** Supplied material **
● ● ● ● ● ● ●

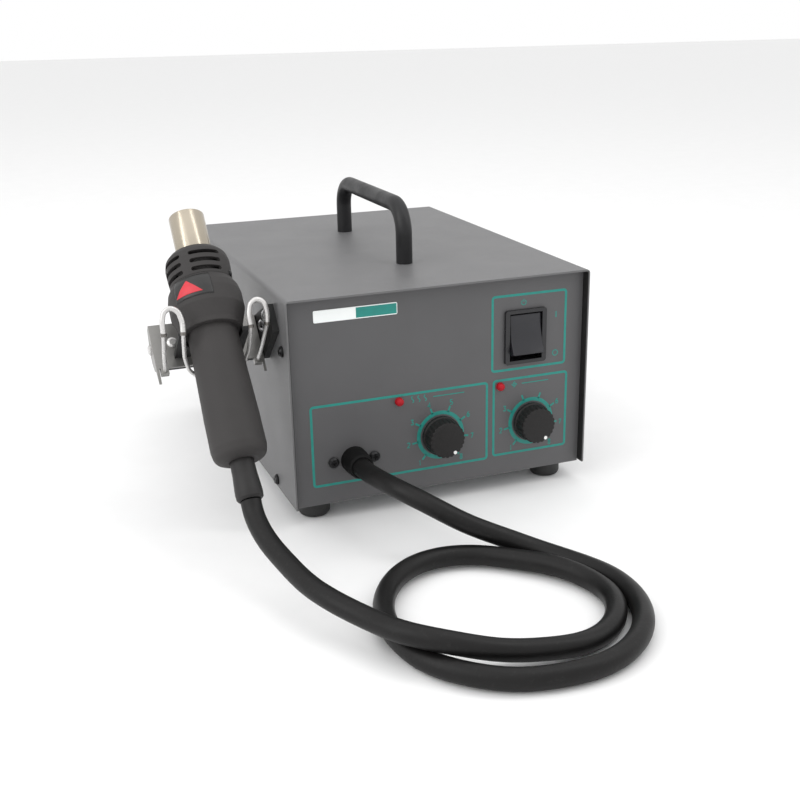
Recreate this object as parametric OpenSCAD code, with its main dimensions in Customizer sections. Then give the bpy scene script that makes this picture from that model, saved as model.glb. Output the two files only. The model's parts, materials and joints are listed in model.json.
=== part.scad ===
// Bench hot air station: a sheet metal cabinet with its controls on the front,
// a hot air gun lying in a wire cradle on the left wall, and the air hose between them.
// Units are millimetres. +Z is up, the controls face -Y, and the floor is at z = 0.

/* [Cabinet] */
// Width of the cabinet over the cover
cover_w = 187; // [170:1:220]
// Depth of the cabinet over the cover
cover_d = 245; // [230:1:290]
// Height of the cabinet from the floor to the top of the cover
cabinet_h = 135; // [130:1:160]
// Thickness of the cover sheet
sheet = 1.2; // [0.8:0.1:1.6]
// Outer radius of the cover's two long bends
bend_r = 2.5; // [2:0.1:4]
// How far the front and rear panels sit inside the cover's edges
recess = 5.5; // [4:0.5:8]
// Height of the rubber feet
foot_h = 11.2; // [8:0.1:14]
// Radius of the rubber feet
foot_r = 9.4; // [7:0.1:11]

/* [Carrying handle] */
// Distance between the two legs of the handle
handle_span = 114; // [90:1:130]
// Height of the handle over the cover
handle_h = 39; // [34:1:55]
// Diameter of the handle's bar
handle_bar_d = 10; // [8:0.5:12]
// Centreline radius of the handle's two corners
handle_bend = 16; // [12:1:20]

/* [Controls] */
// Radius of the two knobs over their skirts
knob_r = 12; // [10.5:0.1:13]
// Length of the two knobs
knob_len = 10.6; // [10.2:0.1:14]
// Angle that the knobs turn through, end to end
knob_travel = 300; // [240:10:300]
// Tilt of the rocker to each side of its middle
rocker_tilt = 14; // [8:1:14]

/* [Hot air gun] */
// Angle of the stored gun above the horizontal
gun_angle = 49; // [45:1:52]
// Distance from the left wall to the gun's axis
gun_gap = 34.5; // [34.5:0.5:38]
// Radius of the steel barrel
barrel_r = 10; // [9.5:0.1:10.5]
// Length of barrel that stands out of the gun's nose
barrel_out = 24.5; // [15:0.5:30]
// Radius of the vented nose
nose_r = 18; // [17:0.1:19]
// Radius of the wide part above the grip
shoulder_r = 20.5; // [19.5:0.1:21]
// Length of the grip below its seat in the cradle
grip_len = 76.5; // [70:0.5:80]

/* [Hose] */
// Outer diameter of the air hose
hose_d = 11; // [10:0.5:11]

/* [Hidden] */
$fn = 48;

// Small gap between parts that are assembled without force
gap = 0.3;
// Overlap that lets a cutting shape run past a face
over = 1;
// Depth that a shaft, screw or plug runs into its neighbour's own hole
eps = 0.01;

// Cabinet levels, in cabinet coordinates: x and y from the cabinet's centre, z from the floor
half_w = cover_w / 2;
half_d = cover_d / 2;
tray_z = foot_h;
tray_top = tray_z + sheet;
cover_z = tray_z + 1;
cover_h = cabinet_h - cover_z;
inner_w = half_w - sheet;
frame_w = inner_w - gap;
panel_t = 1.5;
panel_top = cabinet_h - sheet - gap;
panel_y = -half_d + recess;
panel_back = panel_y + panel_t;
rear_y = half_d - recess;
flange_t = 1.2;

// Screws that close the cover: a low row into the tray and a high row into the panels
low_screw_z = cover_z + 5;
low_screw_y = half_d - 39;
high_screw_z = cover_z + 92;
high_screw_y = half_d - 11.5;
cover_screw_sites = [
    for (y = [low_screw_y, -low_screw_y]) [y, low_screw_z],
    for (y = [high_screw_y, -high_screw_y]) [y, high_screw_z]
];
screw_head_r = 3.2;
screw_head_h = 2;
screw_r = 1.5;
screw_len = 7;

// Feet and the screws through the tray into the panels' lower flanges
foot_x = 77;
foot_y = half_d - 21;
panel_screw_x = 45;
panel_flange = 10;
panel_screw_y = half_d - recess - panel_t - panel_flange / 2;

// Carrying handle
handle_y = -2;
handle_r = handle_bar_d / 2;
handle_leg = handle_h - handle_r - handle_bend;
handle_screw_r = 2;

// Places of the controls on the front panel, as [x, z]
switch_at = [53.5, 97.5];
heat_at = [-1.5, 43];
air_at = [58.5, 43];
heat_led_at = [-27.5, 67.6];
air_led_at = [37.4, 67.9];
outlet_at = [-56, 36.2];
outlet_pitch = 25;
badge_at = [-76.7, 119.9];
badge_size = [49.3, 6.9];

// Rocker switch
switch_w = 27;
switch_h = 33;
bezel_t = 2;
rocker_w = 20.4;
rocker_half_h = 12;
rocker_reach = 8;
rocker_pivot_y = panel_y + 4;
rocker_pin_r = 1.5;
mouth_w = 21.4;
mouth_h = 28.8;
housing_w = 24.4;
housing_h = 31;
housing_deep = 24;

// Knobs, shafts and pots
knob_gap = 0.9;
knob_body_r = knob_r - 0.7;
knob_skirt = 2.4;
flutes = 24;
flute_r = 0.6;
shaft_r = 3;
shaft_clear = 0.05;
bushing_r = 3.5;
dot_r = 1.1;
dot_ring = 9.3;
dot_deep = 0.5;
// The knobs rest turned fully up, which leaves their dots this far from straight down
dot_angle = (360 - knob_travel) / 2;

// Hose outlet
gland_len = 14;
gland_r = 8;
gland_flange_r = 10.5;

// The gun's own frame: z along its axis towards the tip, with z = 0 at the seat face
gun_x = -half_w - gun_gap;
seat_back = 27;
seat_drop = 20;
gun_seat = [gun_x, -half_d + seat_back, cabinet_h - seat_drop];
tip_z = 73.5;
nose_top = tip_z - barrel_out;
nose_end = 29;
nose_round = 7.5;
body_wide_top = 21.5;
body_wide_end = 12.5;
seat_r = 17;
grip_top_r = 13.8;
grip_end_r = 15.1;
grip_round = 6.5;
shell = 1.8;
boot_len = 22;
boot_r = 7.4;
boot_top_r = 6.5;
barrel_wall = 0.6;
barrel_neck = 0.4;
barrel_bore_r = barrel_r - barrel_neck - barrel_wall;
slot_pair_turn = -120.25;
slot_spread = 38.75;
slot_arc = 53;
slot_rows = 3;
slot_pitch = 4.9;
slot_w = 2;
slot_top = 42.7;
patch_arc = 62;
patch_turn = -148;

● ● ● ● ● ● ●

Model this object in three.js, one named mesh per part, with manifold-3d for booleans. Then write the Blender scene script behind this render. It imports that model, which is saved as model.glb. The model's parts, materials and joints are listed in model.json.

● ● ● ● ● ● ●

** Your task **
Both the line with "Recreate this object" and the line with "is at z = 0." belong in the extract, along with every line between them; set down those lines exactly and only.

** Written solution **
Recreate this object as parametric OpenSCAD code, with its main dimensions in Customizer sections. Then give the bpy scene script that makes this picture from that model, saved as model.glb. Output the two files only. The model's parts, materials and joints are listed in model.json.
=== part.scad ===
// Bench hot air station: a sheet metal cabinet with its controls on the front,
// a hot air gun lying in a wire cradle on the left wall, and the air hose between them.
// Units are millimetres. +Z is up, the controls face -Y, and the floor is at z = 0.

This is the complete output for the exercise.